Review by Tom Crosby of:
Strange Wonder: the Closure of Metaphysics and the Opening of Awe. Written by Mary-Jane Rubenstein. New York: Columbia University Press, 2008. 256 pages. ISBN: 978-0231146326. $48.20 US.
Socratic wonder [thaumazein] “arises when the understanding cannot master that which lies closest — when surrounded by utterly ordinary concepts and things, the philosopher suddenly finds himself surrounded on all sides by aporia” (3). For Socrates, this wonder is where philosophy begins (3). Socratic wonder, however, ought not be confused with the serene contemplation from an arm-chair that the word wonder might connote for the contemporary reader; rather, Rubenstein wants to sustain the “frightening indeterminacy” of wonder which is “inherently ambivalent,” and in which both “amazement and terror” coincide (7; 9).

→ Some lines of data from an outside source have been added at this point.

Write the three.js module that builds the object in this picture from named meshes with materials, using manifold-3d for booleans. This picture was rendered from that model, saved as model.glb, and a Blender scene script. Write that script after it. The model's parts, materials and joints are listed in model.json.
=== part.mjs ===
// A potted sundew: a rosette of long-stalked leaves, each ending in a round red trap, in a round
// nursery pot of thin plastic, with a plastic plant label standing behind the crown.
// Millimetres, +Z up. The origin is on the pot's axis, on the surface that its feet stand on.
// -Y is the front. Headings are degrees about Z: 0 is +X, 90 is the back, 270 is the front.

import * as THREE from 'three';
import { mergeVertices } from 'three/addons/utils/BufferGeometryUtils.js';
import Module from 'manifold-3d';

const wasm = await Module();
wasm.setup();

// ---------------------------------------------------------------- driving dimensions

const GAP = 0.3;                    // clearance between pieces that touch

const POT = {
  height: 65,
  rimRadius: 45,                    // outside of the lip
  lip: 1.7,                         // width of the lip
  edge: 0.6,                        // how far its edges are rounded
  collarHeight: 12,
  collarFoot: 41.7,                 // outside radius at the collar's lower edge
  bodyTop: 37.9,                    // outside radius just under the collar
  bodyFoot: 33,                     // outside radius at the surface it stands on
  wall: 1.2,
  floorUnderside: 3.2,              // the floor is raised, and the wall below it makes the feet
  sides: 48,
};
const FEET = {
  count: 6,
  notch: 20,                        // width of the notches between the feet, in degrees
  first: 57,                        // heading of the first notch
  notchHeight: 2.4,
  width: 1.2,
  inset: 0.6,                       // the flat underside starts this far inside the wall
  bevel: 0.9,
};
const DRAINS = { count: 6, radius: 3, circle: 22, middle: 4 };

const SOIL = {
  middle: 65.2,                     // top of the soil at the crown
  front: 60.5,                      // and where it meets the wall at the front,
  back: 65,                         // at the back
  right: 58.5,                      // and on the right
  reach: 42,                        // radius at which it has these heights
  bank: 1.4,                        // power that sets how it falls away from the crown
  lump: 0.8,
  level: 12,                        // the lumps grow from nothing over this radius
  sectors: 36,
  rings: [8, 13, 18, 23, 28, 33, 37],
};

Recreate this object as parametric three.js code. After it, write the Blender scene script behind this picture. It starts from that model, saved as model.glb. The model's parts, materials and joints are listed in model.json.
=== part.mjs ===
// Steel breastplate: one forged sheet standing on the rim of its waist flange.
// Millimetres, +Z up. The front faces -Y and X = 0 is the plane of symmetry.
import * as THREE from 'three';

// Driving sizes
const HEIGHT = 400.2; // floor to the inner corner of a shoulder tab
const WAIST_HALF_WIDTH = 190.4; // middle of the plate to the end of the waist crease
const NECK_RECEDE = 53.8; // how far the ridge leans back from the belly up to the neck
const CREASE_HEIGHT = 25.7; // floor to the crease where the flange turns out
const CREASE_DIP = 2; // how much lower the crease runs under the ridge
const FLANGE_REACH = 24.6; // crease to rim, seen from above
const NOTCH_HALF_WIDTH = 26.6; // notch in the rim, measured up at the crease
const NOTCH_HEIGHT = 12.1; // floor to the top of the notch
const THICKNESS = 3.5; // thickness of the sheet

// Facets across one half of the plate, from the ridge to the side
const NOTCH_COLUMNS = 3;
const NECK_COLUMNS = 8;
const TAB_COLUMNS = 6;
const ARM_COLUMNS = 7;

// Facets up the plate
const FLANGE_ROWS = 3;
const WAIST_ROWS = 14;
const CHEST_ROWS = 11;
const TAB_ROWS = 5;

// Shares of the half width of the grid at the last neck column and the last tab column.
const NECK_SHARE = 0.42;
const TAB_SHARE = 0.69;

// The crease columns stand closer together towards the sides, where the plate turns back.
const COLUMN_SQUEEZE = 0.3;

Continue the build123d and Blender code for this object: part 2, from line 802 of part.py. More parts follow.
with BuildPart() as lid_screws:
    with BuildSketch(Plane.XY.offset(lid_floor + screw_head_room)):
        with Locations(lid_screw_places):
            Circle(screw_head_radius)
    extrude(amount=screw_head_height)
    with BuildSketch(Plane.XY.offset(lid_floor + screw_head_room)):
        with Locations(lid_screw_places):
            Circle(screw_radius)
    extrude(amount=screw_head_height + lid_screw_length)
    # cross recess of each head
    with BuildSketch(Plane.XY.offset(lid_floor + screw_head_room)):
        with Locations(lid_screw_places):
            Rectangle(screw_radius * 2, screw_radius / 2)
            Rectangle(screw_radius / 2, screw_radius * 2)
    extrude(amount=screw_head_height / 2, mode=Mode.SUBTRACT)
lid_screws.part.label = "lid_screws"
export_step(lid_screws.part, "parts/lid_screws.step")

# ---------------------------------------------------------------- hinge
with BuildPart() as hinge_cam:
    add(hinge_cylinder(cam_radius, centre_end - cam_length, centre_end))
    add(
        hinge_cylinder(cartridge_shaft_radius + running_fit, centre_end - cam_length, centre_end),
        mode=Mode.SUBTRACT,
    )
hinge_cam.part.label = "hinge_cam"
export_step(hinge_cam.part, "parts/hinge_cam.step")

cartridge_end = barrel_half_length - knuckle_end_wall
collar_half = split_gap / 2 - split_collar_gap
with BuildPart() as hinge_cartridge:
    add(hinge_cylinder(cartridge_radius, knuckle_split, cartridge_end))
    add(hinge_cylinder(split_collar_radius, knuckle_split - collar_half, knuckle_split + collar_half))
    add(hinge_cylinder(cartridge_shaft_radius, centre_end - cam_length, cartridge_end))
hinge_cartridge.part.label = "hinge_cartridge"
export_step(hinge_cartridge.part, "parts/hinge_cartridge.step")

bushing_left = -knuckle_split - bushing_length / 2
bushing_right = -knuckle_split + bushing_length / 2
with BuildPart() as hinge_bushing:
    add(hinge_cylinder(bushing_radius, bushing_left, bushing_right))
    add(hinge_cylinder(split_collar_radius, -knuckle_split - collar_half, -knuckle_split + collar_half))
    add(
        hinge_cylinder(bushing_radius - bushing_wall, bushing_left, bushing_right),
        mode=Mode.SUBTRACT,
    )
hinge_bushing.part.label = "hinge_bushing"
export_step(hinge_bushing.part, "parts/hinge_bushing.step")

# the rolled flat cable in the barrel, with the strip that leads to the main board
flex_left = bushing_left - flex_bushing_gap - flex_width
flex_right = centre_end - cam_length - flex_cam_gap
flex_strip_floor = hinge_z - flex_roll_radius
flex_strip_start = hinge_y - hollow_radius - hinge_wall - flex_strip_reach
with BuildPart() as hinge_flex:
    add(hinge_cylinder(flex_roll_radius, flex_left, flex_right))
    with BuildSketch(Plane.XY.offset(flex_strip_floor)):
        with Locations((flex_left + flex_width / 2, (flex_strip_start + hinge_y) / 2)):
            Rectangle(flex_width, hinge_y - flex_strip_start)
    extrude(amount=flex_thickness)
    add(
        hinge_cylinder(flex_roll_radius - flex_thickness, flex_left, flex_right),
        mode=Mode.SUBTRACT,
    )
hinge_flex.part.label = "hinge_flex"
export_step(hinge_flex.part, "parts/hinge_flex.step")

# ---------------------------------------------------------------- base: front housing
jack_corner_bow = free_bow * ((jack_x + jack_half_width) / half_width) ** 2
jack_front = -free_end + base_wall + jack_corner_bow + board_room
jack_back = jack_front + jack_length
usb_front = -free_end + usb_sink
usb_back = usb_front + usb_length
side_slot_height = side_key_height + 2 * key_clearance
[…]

The object of Heideggerian wonder, properly realized, is the “everyday” — the most “usual” (30). Moreover, the late Heidegger’s mood of Verhaltenheit contains everything Rubenstein is seeking in Socratic thaumazein, precisely insofar as it moves “between the transcendent and the everyday” (39).
Rubenstein makes a compelling case that only hospitality to wonder can open “philosophy or politics or religion to the possibility of the transformative” (189). This beckons to another contribution borne by the book. Through a treatment of wonder, Rubenstein traverses not only philosophy but also religion, politics and ethics.